This year has two giant narrative engines:
- The ICC Men’s T20 World Cup (co-hosted by India and Sri Lanka) runs 7 Feb to 8 Mar 2026.
- The IPL window (as reported to franchises) is 26 Mar to 31 May 2026, which basically means the cricket conversation doesn’t get a break after the World Cup.
And because the World Cup is literally happening right now (matches in Colombo on 19 Feb), reputations are being rewritten in real time.
My pick for 2026: Jasprit Bumrah
If I’m choosing one name to carry across the whole year, I still land on Bumrah, and it’s not a “safe” pick, it’s a leverage pick.
He’s the rare bowler who is elite in the three phases that actually decide trophies: powerplay control, middle-overs damage when you’re hunting a wicket, and death overs where everyone else is praying for execution. You can talk about “best batter” all day, but one bowler who consistently wins overs 18 and 20 is basically stealing matches.
The other reason I’m comfortable planting a flag is that his ceiling is not hypothetical. The ICC has already framed his peak as historic in ranking terms: 907 rating points, the highest by an Indian Test bowler in ICC rankings history.
That doesn’t automatically make him “best in 2026”, but it tells you you’re talking about the very top tier of dominance.
Why the IPL matters for this question (a lot)

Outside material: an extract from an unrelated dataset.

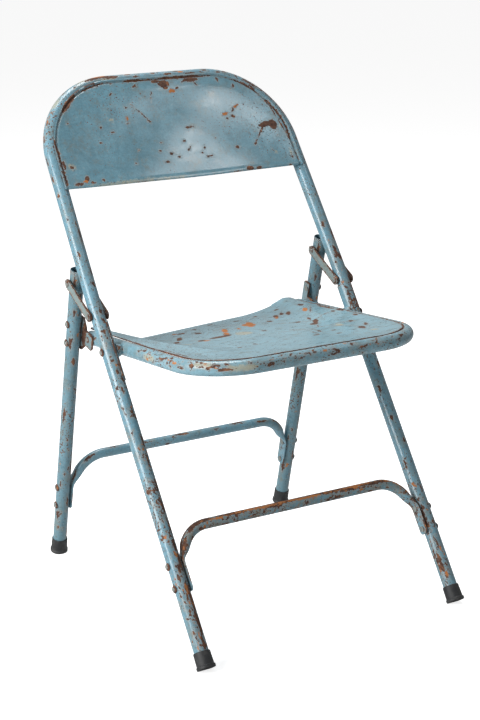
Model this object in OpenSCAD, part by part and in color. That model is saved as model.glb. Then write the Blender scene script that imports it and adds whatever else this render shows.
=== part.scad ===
// Folding steel chair with tubular legs, a pressed seat pan and a sheet backrest.
// Millimetres. X runs across the chair, +Y to the rear, +Z up; the floor is Z = 0.
// The origin lies on the floor, under the middle of the chair's overall width and length.
// One bent tube makes the front legs and the back. The seat, the rear legs and two pairs
// of links hang on it, so that the chair folds flat when the front of the seat is lifted.

/* [Back frame tube] */
// outer diameter of the leg, back and seat tube
tube_d = 22.2; // [19:0.1:28]
// wall thickness of that tube
tube_wall = 1.2; // [1:0.1:2.5]
// lean of the back frame from the vertical, in degrees
frame_lean = 36.3; // [30:0.1:42]
// half the distance between the centrelines of the front legs
leg_half = 221; // [180:1:280]
// length of the frame from the foot to the centreline of the top bar
back_length = 934.5; // [820:0.5:1100]
// bend radius of the two top corners
arch_r = 130; // [80:1:170]
// distance up the leg where the back begins to narrow
taper_start = 572; // [565:1:640]
// inward lean of the back above that place, in degrees
taper_angle = 1.4; // [0:0.1:3]

/* [Rear legs] */
// lean of the rear legs from the vertical, in degrees
rear_lean = 12.6; // [8:0.1:18]
// distance from the front feet to the rear feet
rear_foot_y = 501.6; // [440:0.1:560]
// length of a rear leg from the foot to its open top
rear_length = 514.2; // [480:0.1:620]
// distance up the rear leg to the upper link pivot
rear_link_s = 492; // [460:0.5:560]
// how much closer together the rear feet stand on each side
rear_toe_in = 4.6; // [0:0.1:10]

/* [Seat] */
// distance up the front leg to the seat pivot
seat_pivot_s = 489; // [440:0.5:540]
// slope of the seat down to the rear, in degrees
seat_tilt = 5.75; // [2:0.05:10]
// half the distance between the centrelines of the side rails
seat_half = 191; // [150:1:240]
// distance from the seat pivot forward to the centreline of the front rail
seat_front = 242; // [180:1:300]
// bend radius of the front corners of the seat rail
seat_corner_r = 87; // [50:1:120]
// distance from the seat pivot back to the rear leg pivot
seat_rear_pivot = 107.2; // [90:0.1:130]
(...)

For serious fans, IPL isn’t “just a league”, it’s where roles get stress-tested under pressure and where form becomes unavoidable. It’s also the league with the gravity to shape reputations globally, not just in India.
Reuters reported this week how insane the IPL machine has become from an ecosystem point of view (investment interest, valuation talk, per-match value comparisons). That matters because “best player” narratives follow the biggest stages.
So if someone has a monster World Cup and then backs it up with an IPL season where they’re the best player in the competition, that’s how you win the year in public opinion and in the trends you’ll see on betting sites.
The main threats to Bumrah owning 2026
If Bumrah is the “most likely” overall pick, the guys who can steal the year are the ones who can define tournaments.
Varun Chakaravarthy
If this World Cup becomes a control-and-choke tournament (which often happens on slower surfaces), the best middle-overs wicket-taker who doesn’t leak is priceless. He was No.1 in the ICC T20I bowling rankings as of 11 Feb 2026.
Wanindu Hasaranga
Not because Sri Lanka are co-hosting, but because he’s exactly the profile that wins big T20 games when batters can’t just hit through the line for 40 overs straight. He’s right up at the top end of the T20I bowling rankings too.
(That’s as far as I’ll go on the Sri Lanka angle: home conditions can help, but the real point is his style fits tournament cricket.)
Abhishek Sharma / Phil Salt / Buttler tier (if you want a batter-led “best of year”)
If a top-order batter owns the knockouts, that’s often what history remembers. The ICC T20I batting rankings snapshot from 11 Feb had Abhishek Sharma at No.1 and Salt at No.2, with Buttler right behind.
A batter can “win” 2026 by doing two things: deliver one iconic World Cup innings, then be the best batter in the IPL window. That combination is how headlines get written.
My view is this: 2026 is built for a player who can dominate high-pressure overs and high-pressure nights, because the calendar goes World Cup straight into IPL, with no breathing room.
That’s why I pick Bumrah as the best bet to be “player of the year” when we look back. But if a spinner runs the Super 8s and knockouts, or a top-order batter goes nuclear and then bosses the IPL, the conversation changes fast, and cricket fans won’t need convincing.